Not an easy watch for the audience, it cannot have been much fun for the acclaimed young French novelist who has mined his life for his art since his breakthrough memoir, "The End of Eddy", in 2014.

That account of growing up gay in a dirt poor family in a rustbelt village in northern France struck a chord across the world for the ferocious honesty with which he addressed racism, poverty and despair in communities ravaged by neo-liberal economics that were turning to far-right populists.

Louis brought the same searing eye to "History of Violence", his 2016 book about being raped and almost killed in his Paris flat by a man he had met in the street one Christmas Eve.

But the 27-year-old insisted it is important to show the violence of what happened when a young Algerian man pulled a gun and tried to strangle him.

"It is not easy to carry something which you did not choose," he told AFP as a stage adaptation of the book opened in the French capital.

"Maybe the theater can be a place where one can put these struggles in their place."

It is not the first time the widely-translated bestseller has been staged. But it is the first time Louis has been directly involved in the production.

Taking back his story

He was tempted to take part by Thomas Ostermeier, the German theatrical wizard who heads Berlin's Schaubuehne, and whose work Louis admires.

Ostermeier "has always used his theater to denounce social mechanisms" through which things are filtered, said the writer, who himself used the book to explore not just sexual violence, but racism and homophobia.

Louis said he was driven to write the book to "reclaim" his own story after "not recognizing my own experiences when I read the police report."

In the book, Louis chose to recount the attack through his sister, with her telling her husband what happened. 

The play, however, explores the crime through the words of the victim, his family, the police and the attacker.

It opens with the Louis figure on stage like an extra, watching as the others talk about what has happened to him. 

Read also: French publisher pulls books by writer accused of underage rape

"As soon as you tell your story, particularly when it's about sexual violence, everybody creates their own version of it," Louis told AFP.

"You become the least important figure in your own story," he said, between those who refuse to believe you and those with their own axes to grind.

"In your shoes, I would have...," a policewoman says at one point in the play.

For weeks on end, the writer reworked the script, adding dialogue and keeping an eye on how the piece developed.

"I said to the four actors: 'There is nothing I want more than for you to take over my story.'"

However, Louis walked away from the most difficult scene, the rape itself, which Ostermeier wanted to make as "hyper realist" as possible.

It is so close to the bone, in fact, that some people in the US could not bear to watch and walked out of the play. 

Protest is an art

"The theater is a place where things should be shaken up," Louis insisted. "If it is just bourgeois entertainment, that doesn't interest me at all," added the writer and sociologist. 

Louis said the play had helped some people talk about the sexual violence they had suffered. 

"When I say 'I', I am encouraging other people to say the same" and tell their stories, said Louis, who acknowledges his own debt to Annie Ernaux, a leading figure of the French "autofiction" genre (or fiction of the self), and his friend, the sociologist and philosopher, Didier Eribon. 

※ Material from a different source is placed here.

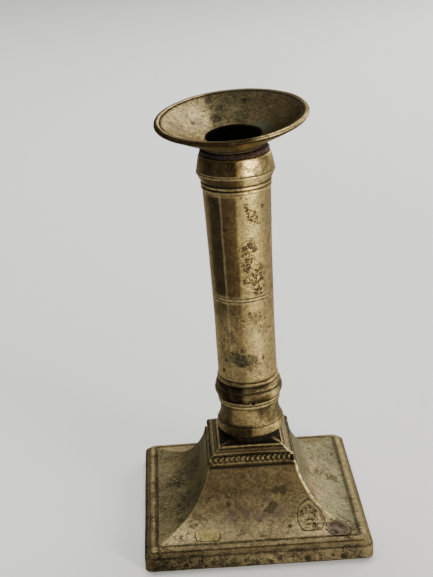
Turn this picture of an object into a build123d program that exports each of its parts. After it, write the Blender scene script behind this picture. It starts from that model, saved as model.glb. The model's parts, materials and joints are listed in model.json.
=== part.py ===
"""Altar candlestick: a square cast brass base, a round column and a lift-out nozzle with a drip pan.

Units are millimetres. +Z is up, +X is right and -Y is the front. The origin is the middle of the
base's underside, on the ground. The column stands slightly out of plumb, so that everything on its
axis is drawn in the column's own frame, with its zero at the seat where the foot meets the base.
"""

from build123d import *
import os

# Base casting: half-sizes are measured from the middle of the base to a flat side.
BASE_HALF = 43.4
BASE_CORNER_R = 3.0
FASCIA_TOP = 5.8
REBATE_HALF = 41.6
BORDER_HALF = 40.5
BORDER_TOP = 7.9
LINE_HALF = 38.4
LINE_WIDTH = 0.5
LINE_DEPTH = 0.35
NECK_HALF = 17.4
NECK_TOP = 28.1
BAND_BOTTOM_HALF = 17.0
BAND_TOP_HALF = 16.1
BAND_TOP = 32.0
STEP_HALF = 13.8
STEP_TOP = 33.5
PLATFORM_HALF = 12.0
PLATFORM_TOP = 35.0
WALL = 2.6
CEILING = 31.2

# Beads round the top of the base.
BEADS_PER_SIDE = 17
BEAD_R = 0.85
BEAD_BOTTOM = 29.1
BEAD_TOP = 31.8
BEAD_CENTRE_HALF = 16.35

# Repairs let into the slope of the base.
PATCH_DEPTH = 1.3
PATCH_PROUD = 0.12
LEFT_PATCH = (-18.4, -34.3)
LEFT_PATCH_SIZE = (9.8, 7.4)
SOLDER = (31.4, -35.4)
SOLDER_SIZE = (8.4, 6.6)
SOLDER_DEPTH = 0.8

# Column axis.
SEAT_Z = 38.4
SEAT_X = 0.87
LEAN_DEG = 1.2

# Foot of the column, heights above the seat.
FOOT_BORE_R = 9.75
FOOT_WEB = 3.0
FOOT_TOP = 22.4
BOSS_R = 10.6

# Locking pin in the foot.
PIN_HEIGHT = 14.7
PIN_AZIMUTH = 273.5
PIN_R = 0.95
PIN_HOLE_R = 1.0
PIN_INNER = 7.9
PIN_OUTER = 12.2
PIN_DRILL = (6.4, 15.0)

# Shaft.
SHAFT_R_BOTTOM = 11.5
SHAFT_R_TOP = 12.8
SHAFT_TOP = 98.4
SHAFT_STRAIGHT = 43.0
SPIGOT_R = 9.7
SPIGOT_BOTTOM = 5.6
SPIGOT_BORE_R = 8.3
SHAFT_BORE_R = 9.9
SHAFT_END = 107.4
SHAFT_END_R = 12.3
RING_LINES = (56.1, 57.4)
RING_LINE_WIDTH = 0.4
RING_LINE_R = 11.4

# Nozzle and the bore that takes it.
NOZZLE_BORE_R = 11.65
NOZZLE_BORE_BOTTOM = 86.0
SLEEVE_R = 11.6
SLEEVE_BORE_R = 10.95
SLEEVE_BOTTOM = 93.0
SOCKET_R = 10.9
SOCKET_BORE_R = 10.2
SOCKET_BOTTOM = 89.0
SOCKET_TOP_STOCK = 128.0
SOCKET_FLOOR = 1.2
SOCKET_MOUTH_R = 10.65
MOUTH_TAPER = 0.8
MOUTH_DEPTH = 1.4
SOCKET_PROUD = 0.25

# Collar.
COLLAR_TOP = 111.7
COLLAR_BORE_R = 12.35

# Packing flange between the collar's lip and the pan.
FLANGE_R = 12.9
FLANGE_TOP = COLLAR_TOP + 1.9

# Drip pan: heights are in the pan's own tilted frame, above its neck.
PAN_GAP = 0.15
PAN_NECK_R = 12.6
PAN_R = 28.35
PAN_RIM_TOP = 10.8
PAN_LINE_R = 25.9
PAN_DISH_FLOOR = 2.5
PAN_SLOPE_X = 0.045
PAN_SLOPE_Y = 0.100

# Bolt that ties the column to the base, heights above the seat.
BOLT_R = 3.0
BOLT_HOLE_R = 3.15
BOLT_HEAD_R = 5.5
BOLT_HEAD = 3.0
BOLT_SLOT_WIDTH = 1.2
BOLT_SLOT_DEPTH = 1.0
PAD_R = 8.5
PAD_BOTTOM = -9.0
WASHER_R = 7.5
WASHER = 1.4
NUT_ACROSS = 11.0
NUT = 4.0
BOLT_END = -16.6

column = Pos(SEAT_X, 0, SEAT_Z) * Rot(0, -LEAN_DEG, 0)


def turned(edges):
    """Solid of revolution about +Z from a closed outline of edges in the XZ plane."""
    outline = Plane.XZ * make_face(Curve() + edges)
    return revolve(outline, Axis.Z)


def ring(outer_r, inner_r, low, high):
    """Plain tube between two heights."""
    tube = Cylinder(outer_r, high - low, align=(Align.CENTER, Align.CENTER, Align.MIN))
    tube -= Cylinder(inner_r, high - low, align=(Align.CENTER, Align.CENTER, Align.MIN))
    return Pos(0, 0, low) * tube


def disc(radius, low, high):
    """Plain cylinder between two heights."""
    return Pos(0, 0, low) * Cylinder(radius, high - low, align=(Align.CENTER, Align.CENTER, Align.MIN))


def mitred(edges, half):
    """Four-sided solid: one half-outline, mirrored, run along both X and Y, and kept where both meet."""
    side = Curve() + edges
    outline = make_face(side + mirror(side, Plane.YZ))
    along_y = extrude(Plane.XZ * outline, half, both=True)
    along_x = extrude(Plane.YZ * outline, half, both=True)
    return along_y & along_x


def base_outline():
    """Half-outline of the base from the middle of its underside to the middle of its platform."""
    fascia = Polyline((0, 0), (BASE_HALF, 0), (BASE_HALF, FASCIA_TOP), (REBATE_HALF, FASCIA_TOP + 0.2))
    bevel = ThreePointArc(
        (REBATE_HALF, FASCIA_TOP + 0.2),
        (REBATE_HALF - 0.2, FASCIA_TOP + 1.5),
        (BORDER_HALF, BORDER_TOP),
    )
    border = Polyline(
        (BORDER_HALF, BORDER_TOP),
        (LINE_HALF + LINE_WIDTH, BORDER_TOP),
        (LINE_HALF + LINE_WIDTH / 2, BORDER_TOP - LINE_DEPTH),
        (LINE_HALF, BORDER_TOP),
    )
    rise = Spline(
        (LINE_HALF, BORDER_TOP),
        (27.3, 11.6),
        (21.2, 18.1),
        (NECK_HALF, NECK_TOP),
        tangents=((-1, 0.1), (-0.07, 1)),
    )
    band = Polyline(
        (NECK_HALF, NECK_TOP),
        (NECK_HALF - 0.5, NECK_TOP + 0.3),
        (BAND_BOTTOM_HALF - 0.5, NECK_TOP + 0.8),
        (BAND_TOP_HALF - 0.5, BAND_TOP - 0.2),
        (BAND_TOP_HALF, BAND_TOP),
        (STEP_HALF + 0.6, BAND_TOP + 0.5),
        (STEP_HALF, STEP_TOP),
        (PLATFORM_HALF, STEP_TOP + 0.3),
        (PLATFORM_HALF, PLATFORM_TOP),
        (0, PLATFORM_TOP),
    )
    return [fascia, bevel, border, rise, band]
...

Louis -- who is now writing his fourth novel -- is also proud of his activism, and has been prominent in his support of strikes against French pension reforms and the long-running yellow vest anti-government movement.

"To fight the good fight, you have to do lots of things at the same time. You have to attack at different angles," he told AFP.

Indeed, Ostermeier is adapting another of Louis' books, "Who Killed My Father", about how his father who came to support the French far-right after he was injured in an industrial accident and then forced off benefits and back to work when he was still not fit. 

"For me, a protest movement is like a great work of art," the writer said. "It is something which shows you the realities you don't see, but that all of a sudden become visible."

"History of Violence" runs until February 15 at the Theatre des Abbesses in Paris.